Todo acabará cuando lleguemos a nuestro destino, abonaremos el importe del transporte y no volveremos a vernos.

El miércoles tuve que tomar un taxi en La Habana. Debía llegar desde Miramar hasta La Habana Vieja y allí buscar la residencia del Cardenal Ortega. Tenía un encargo que entregarle y ya el jueves temprano salía del país. Una vez llegados frente al terminal de los barcos, al otro lado de la antigua iglesia de San Francisco, le dije al taxista que me llevara a mi destino final. Después de varios titubeos y preguntas me confesó que no sabía dónde quedaba ese sitio ni qué significaba el ser Cardenal, ni siquiera Arzobispo.
Era un tanto extraño el escuchar esas palabras cuando durante los últimos días no se había hablado de otra cosa en todo el país, y nadie explicaba nada de los visitantes importantes que llegarian a su isla.

Al final Manuel me explicó la razón de ser de su ignorancia.
“Mi madre y mi padre eran unos profundos creyentes.
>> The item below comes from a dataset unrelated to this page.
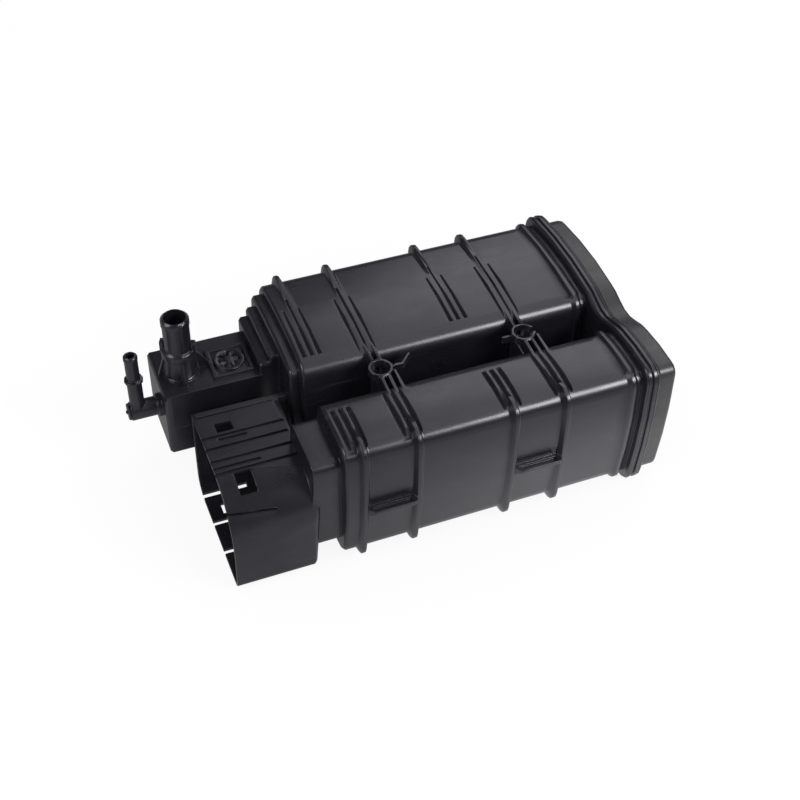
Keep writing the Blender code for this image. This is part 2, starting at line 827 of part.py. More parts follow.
def sleeve_cuts():
    rings = [(sleeve_mouth - overshoot, sleeve_outline(sleeve_wall)),
             (sleeve_end - sleeve_wall, sleeve_outline(sleeve_wall, sleeve_end_share))]
    tools = [slant_end(loft("hollow", rings))]
    for i in range(3):
        y = sleeve_rear - slit_from_rear - i * slit_pitch
        tools.append(box("slit", (sleeve_mouth - overshoot, y - slit_width / 2, sleeve_bottom - overshoot),
                         (sleeve_mouth + slit_length, y + slit_width / 2, sleeve_bottom + 2 * sleeve_wall)))
    y, z = sleeve_shoulder_point(front_slit_angle)
    tools.append(box("front_slit", (sleeve_mouth - overshoot, y - 2 * sleeve_wall, z - front_slit_width / 2),
                     (sleeve_mouth + slit_length, y + 2 * sleeve_wall, z + front_slit_width / 2)))
    window = sleeve_mouth + window_from_mouth
    y = sleeve_rear - top_window_from_rear
    tools.append(box("top_window", (window, y - window_width / 2, sleeve_top - 2 * sleeve_wall),
                     (window + window_length, y + window_width / 2, sleeve_top + overshoot)))
    outer = [sleeve_shoulder_point(angle, -overshoot) for angle in shoulder_window_angles]
    inner = [sleeve_shoulder_point(angle, 2 * sleeve_wall) for angle in reversed(shoulder_window_angles)]
    tools.append(wedge("shoulder_window", outer + inner, window, window + window_length, "X"))
    slot = sleeve_mouth + slot_from_mouth
    y = sleeve_rear - slit_from_rear - slit_pitch / 2 - slot_shift
    tools.append(box("slot", (slot, y - slot_length / 2, sleeve_bottom - overshoot),
                     (slot + slot_width, y + slot_length / 2, sleeve_bottom + 2 * sleeve_wall)))
    for back, start, end in groove_runs:
        y = sleeve_rear - back
        low = sleeve_mouth + (start if start else -overshoot)
        tools.append(box("groove", (low, y - groove_width / 2, sleeve_top - groove_depth),
                         (sleeve_mouth + end, y + groove_width / 2, sleeve_top + overshoot)))
    return tools


def slant_end(body):
    # The sleeve's end wall leans by its draft, further out at the top
    for vert in body.data.vertices:
        if vert.co.x > sleeve_mouth + sleeve_length / 2:
            vert.co.x += (vert.co.z - (sleeve_top + sleeve_bottom) / 2) * end_slant
    return body


def passage_cuts():
    # Gas ways: tank port and purge arm into the block, block into the rear chamber,
    # front chamber through the neck into the sleeve
    step_y = (block_from_gap + wall, block_from_gap + block_width - wall)
    tools = [box("block_way", (block_end + wall, step_y[0], block_bottom + wall),
                 (inner_end + overshoot, step_y[1], block_top - wall)),
             rod("tank_bore", tank_port_bore / 2, block_top - 2 * wall,
                 block_top + tank_port_reach + overshoot,
                 (tank_port_x, tank_port_y, 0), (0, 0, 1), round_steps),
             rod("nozzle_bore", nozzle_bore / 2, arm_height, arm_height + nozzle_reach + overshoot,
                 (nozzle_x, arm_y, 0), (0, 0, 1), small_round_steps),
             rod("arm_bore", arm_bore / 2, arm_end - overshoot, block_end + 2 * wall,
                 (0, arm_y, arm_height), (1, 0, 0), small_round_steps),
             rod("air_way", air_spigot_bore / 2, sleeve_end - sleeve_wall - air_spigot_length - overshoot,
                 inner_end + overshoot, (0, chamber_centre(False), 0), (1, 0, 0), round_steps)]
    return tools


def canister_case():
    body = loft("canister_case", chamber_rings(True))
    add(body, flange(), loft("front", chamber_rings(False)))
    add(body, port_block(), tank_port(), purge_port(), sleeve())
    for i, x in enumerate(rib_stations):
        shift = first_group_shift if i < 2 else 0.0
        cut(body, *groove_group(x - shift, i in (1, 3)))
    ring_boss(body, rib_stations[1], False)
    ring_boss(body, rib_stations[3], True)
    for i in (0, 2):
        add(body, lug(rib_stations[i] + rib_crest / 2, rib_stations[i + 1] - rib_crest / 2))
    cut(body, cavity(True), cavity(False), *sleeve_cuts())
    add(body, rod("air_spigot", air_spigot_diameter / 2, sleeve_end - sleeve_wall - air_spigot_length,
                  sleeve_end - sleeve_wall / 2, (0, chamber_centre(False), 0), (1, 0, 0), round_steps))
    cut(body, *passage_cuts())
    paint(body, case_colour, 0.42)
    return body


# End cover

def spring_outer(rear):
    # Side by side in the wide chamber, one above the other in the narrow one
    if rear:
        return (rear_width - 2 * wall - 2 * spring_side_rear - spring_between) / 2
    return front_width - 2 * wall - 2 * spring_side_front


def spring_places(rear):
    centre = chamber_centre(rear)
    half = (spring_outer(rear) + spring_between) / 2
    if rear:
        return [(centre - half, 0.0), (centre + half, 0.0)]
    return [(centre, -half), (centre, half)]


def end_cover():
    body_line = lobed_outline(-cover_inset, cover_rear_corner, cover_front_corner)
    lip = lobed_outline(cover_lip_height)
    inner = lobed_outline(-cover_inset - cover_wall)
    start = cover_start
    shoulder = cover_round * cover_round_share
    body = loft("end_cover", [(start, lip), (start + cover_lip_depth - flange_round, lip),
                              (start + cover_lip_depth, offset_outline(lip, -flange_round)),
                              (start + cover_lip_depth, body_line), (cover_end - cover_round, body_line),
                              (cover_end - shoulder, offset_outline(body_line, -shoulder)),
                              (cover_end, offset_outline(body_line, -cover_round)),
                              (cover_end + cover_dome, offset_outline(body_line, -cover_dome_inset))])
    cut(body, loft("hollow", [(start - overshoot, inner), (cover_ceiling, inner)]))
    half_h = chamber_height / 2 - corner_radius
    span = rear_width + chamber_gap + front_width - 4 * corner_radius
    rear_edge = chamber_gap / 2 + rear_width - 2 * corner_radius
    for i in range(cover_rib_count):
        y = rear_edge - span * i / (cover_rib_count - 1)
        add(body, box("stiffener", (cover_end - cover_wall / 2, y - cover_rib_thickness / 2, -half_h),
                      (cover_end + cover_dome + cover_rib_height, y + cover_rib_thickness / 2, half_h)))
    for rear in (True, False):
        radius = spring_outer(rear) / 2 - spring_wire - seat_clearance
        for y, z in spring_places(rear):
            add(body, rod("seat", radius, cover_ceiling - seat_height, cover_ceiling + cover_wall / 2,
                          (0, y, z), (1, 0, 0), small_round_steps))
    paint(body, case_colour, 0.42)
    return body


# Filling

def plate_outline(rear):
    return offset_outline(chamber_outline(rear), -(wall + fit_gap))


def slot_rows(rear, start, end):
    # Long slots across the plate, one above the other
    outline = plate_outline(rear)
    half_y = (max(y for y, z in outline) - min(y for y, z in outline)) / 2 - corner_radius
    half_z = max(z for y, z in outline) - corner_radius
    centre = chamber_centre(rear)
    height = (2 * half_z - (grid_slots - 1) * grid_bar) / grid_slots
    columns = 2 if rear else 1
    length = (2 * half_y - (columns - 1) * grid_bar) / columns
    tools = []
    for row in range(grid_slots):
        low_z = -half_z + row * (height + grid_bar)
        for column in range(columns):
            low_y = centre - half_y + column * (length + grid_bar)
            tools.append(box("slot", (start - overshoot, low_y, low_z),
                             (end + overshoot, low_y + length, low_z + height)))
    return tools


def support_grid(name, rear):
    # Stands on four feet off the end wall and keeps the bed clear of the ports
    start = inner_end + fit_gap
    face = start + grid_foot
    outline = plate_outline(rear)
    body = loft(name, [(face, outline), (face + grid_thickness, outline)])
    cut(body, *slot_rows(rear, face, face + grid_thickness))
    half_y = (max(y for y, z in outline) - min(y for y, z in outline)) / 2 - grid_foot_diameter
    half_z = max(z for y, z in outline) - grid_foot_diameter
    for sign_y in (-1, 1):
        for sign_z in (-1, 1):
            centre = (0, chamber_centre(rear) + sign_y * half_y, sign_z * half_z)
            add(body, rod("foot", grid_foot_diameter / 2, start, face + grid_thickness / 2,
                          centre, (1, 0, 0), foot_steps))
    paint(body, insert_colour, 0.5)
    return body


def pressure_plate(name, rear):
    # Slotted plate with a stud inside each spring
    outline = plate_outline(rear)
    face = plate_x - plate_thickness
    body = loft(name, [(face, outline), (plate_x, outline)])
    cut(body, *slot_rows(rear, face, plate_x))
    radius = spring_outer(rear) / 2 - spring_wire - seat_clearance
    inner = radius - grid_bar
    tip = plate_x + seat_height
    section = [(inner, face), (radius, face), (radius, tip), (inner, tip), (inner, face)]
    for y, z in spring_places(rear):
        add(body, turned("stud", section, (0, y, z), (1, 0, 0), small_round_steps))
    paint(body, insert_colour, 0.5)
    return body


def filling(name, rear, start, end, colour, roughness):
    outline = plate_outline(rear)
    body = loft(name, [(start, outline), (end, outline)])
    paint(body, colour, roughness)
    return body


def spring(name, rear, place):
    # Compression spring between the plate and the cover
    start = plate_x + fit_gap + spring_wire / 2
    end = cover_ceiling - fit_gap - spring_wire / 2
    radius = (spring_outer(rear) - spring_wire) / 2
    count = int(spring_turns * wire_steps)
    curve = bpy.data.curves.new(name, "CURVE")
    curve.dimensions = "3D"
    curve.bevel_depth = spring_wire / 2
    curve.bevel_resolution = 1
    curve.use_fill_caps = True
    line = curve.splines.new("POLY")
    line.points.add(count)
    closed = spring_closed_turns / spring_turns
    for i, point in enumerate(line.points):
        share = i / count
        rise = min(max((share - closed) / (1 - 2 * closed), 0.0), 1.0)
        angle = 2 * math.pi * spring_turns * share
        point.co = (start + (end - start) * rise, place[0] + radius * math.cos(angle),
                    place[1] + radius * math.sin(angle), 1.0)
    body = bpy.data.objects.new(name, curve)
    bpy.context.scene.collection.objects.link(body)
    depsgraph = bpy.context.evaluated_depsgraph_get()
    mesh = bpy.data.meshes.new_from_object(body.evaluated_get(depsgraph))
    bpy.data.objects.remove(body, do_unlink=True)
    body = bpy.data.objects.new(name, mesh)
    bpy.context.scene.collection.objects.link(body)
    weld(body)
    paint(body, steel_colour, 0.3, 1.0)
    return body


def arm_plug():
    # Welded into the open end of the purge arm
    head = plug_diameter / 2
    spigot = arm_bore / 2 - fit_gap
    face = arm_end - fit_gap
    profile = [(0, face + plug_spigot), (spigot, face + plug_spigot), (spigot, face), (head, face),
               (head, face - plug_thickness + plug_round), (head - plug_round, face - plug_thickness),
               (plug_nub_radius, face - plug_thickness), (plug_nub_radius, face - plug_thickness - plug_nub),
               (0, face - plug_thickness - plug_nub)]
    body = turned("purge_arm_plug", profile, (0, arm_y, arm_height), (1, 0, 0), small_round_steps)
    paint(body, case_colour, 0.45)
    return body


def build():
    canister_case()
    end_cover()
    arm_plug()
    for rear, side in ((True, "rear"), (False, "front")):
        support_grid(side + "_support_grid", rear)
        pad_start = inner_end + fit_gap + grid_foot + grid_thickness + fit_gap
        bed_start = pad_start + pad_thickness + fit_gap
        bed_end = plate_x - plate_thickness - 2 * fit_gap - pad_thickness
        outlet_start = bed_end + fit_gap
        filling(side + "_inlet_pad", rear, pad_start, pad_start + pad_thickness, fleece_colour, 0.95)
        filling(side + "_carbon_bed", rear, bed_start, bed_end, carbon_colour, 0.9)
        filling(side + "_outlet_pad", rear, outlet_start, outlet_start + pad_thickness, fleece_colour, 0.95)
        pressure_plate(side + "_pressure_plate", rear)
        for i, place in enumerate(spring_places(rear)):
            spring("%s_spring_%d" % (side, i + 1), rear, place)


def stand_on_floor():
    bodies = list(bpy.context.scene.objects)
    corners = [body.matrix_world @ vert.co for body in bodies for vert in body.data.vertices]
    low = Vector([min(corner[i] for corner in corners) for i in range(3)])
    high = Vector([max(corner[i] for corner in corners) for i in range(3)])
    shift = Vector((-(low.x + high.x) / 2, -(low.y + high.y) / 2, -low.z))
    for body in bodies:
        body.data.transform(Matrix.Translation(shift))
    print("origin of the working frame:", [round(value, 6) for value in shift])
    print("size:", [round(value, 5) for value in high - low])


build()
stand_on_floor()
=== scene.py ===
import math

import bmesh
import bpy
from mathutils import Matrix, Vector


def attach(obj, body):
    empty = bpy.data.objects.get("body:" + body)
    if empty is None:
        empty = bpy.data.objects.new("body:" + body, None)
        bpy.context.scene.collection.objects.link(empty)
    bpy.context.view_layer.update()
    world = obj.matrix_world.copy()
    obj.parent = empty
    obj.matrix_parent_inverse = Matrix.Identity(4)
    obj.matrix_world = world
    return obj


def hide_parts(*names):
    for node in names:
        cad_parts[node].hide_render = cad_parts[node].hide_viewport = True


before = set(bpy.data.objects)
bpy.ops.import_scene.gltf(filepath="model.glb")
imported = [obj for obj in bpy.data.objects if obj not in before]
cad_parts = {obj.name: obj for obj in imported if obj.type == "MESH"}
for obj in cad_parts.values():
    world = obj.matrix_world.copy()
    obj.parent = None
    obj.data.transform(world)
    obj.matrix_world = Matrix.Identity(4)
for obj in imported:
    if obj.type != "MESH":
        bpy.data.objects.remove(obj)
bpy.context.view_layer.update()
print("frame loaded:", len(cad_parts), "nodes")


# Shader nodes; the owner is a material or the world

def addNode(owner, kind, **settings):
    node = owner.node_tree.nodes.new(kind)
    for key, value in settings.items():
        setattr(node, key, value)
    return node


def link(owner, source, target):
    owner.node_tree.links.new(source, target)


def newMaterial(name, colour, roughness, metallic=0.0):
    material = bpy.data.materials.new(name)
    material.use_nodes = True
    shader = material.node_tree.nodes["Principled BSDF"]
    shader.inputs["Base Color"].default_value = (*colour, 1.0)
    shader.inputs["Roughness"].default_value = roughness
    shader.inputs["Metallic"].default_value = metallic
    return material, shader


def objectNoise(material, scale, detail, roughness, stretch=(1.0, 1.0, 1.0)):
    coords = addNode(material, "ShaderNodeTexCoord")
    mapping = addNode(material, "ShaderNodeMapping")
    mapping.inputs["Scale"].default_value = stretch
    noise = addNode(material, "ShaderNodeTexNoise")
    noise.inputs["Scale"].default_value = scale
    noise.inputs["Detail"].default_value = detail
    noise.inputs["Roughness"].default_value = roughness
    link(material, coords.outputs["Object"], mapping.inputs["Vector"])
    link(material, mapping.outputs["Vector"], noise.inputs["Vector"])
    return noise.outputs["Fac"]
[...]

Yo tuve que dejar de creer para poder asistir a la escuela a la cual quería ir. Cuando era adolescente, en el centro docente nos preguntaban con cierta frecuencia si creíamos en Dios o si teníamos algún familiar fuera de la Isla.. En caso afirmativo sabíamos que no tendríamos acceso a la Escuela que quisiéramos ni tendríamos oportunidad de progresar. Preferíamos entonces marcar la casilla del NO. Ahora de adulto, lamento el no haber creido, el no haber tenido la oportunidad de recibir una educación religiosa, de la clase que fuera. El ser revolucionario y ser creyente no mezclaban. Lo uno negaba lo otro. Y la verdad que añoro creer.” Manuel es el segundo caso de taxistas en mi deambular por La Habana. El otro fue Miguel Angel, quien me dijo que en la vida lo más importante no era el dinero, sino el compartir el respetar y dar la mano. Y además sin perder la sonrisa.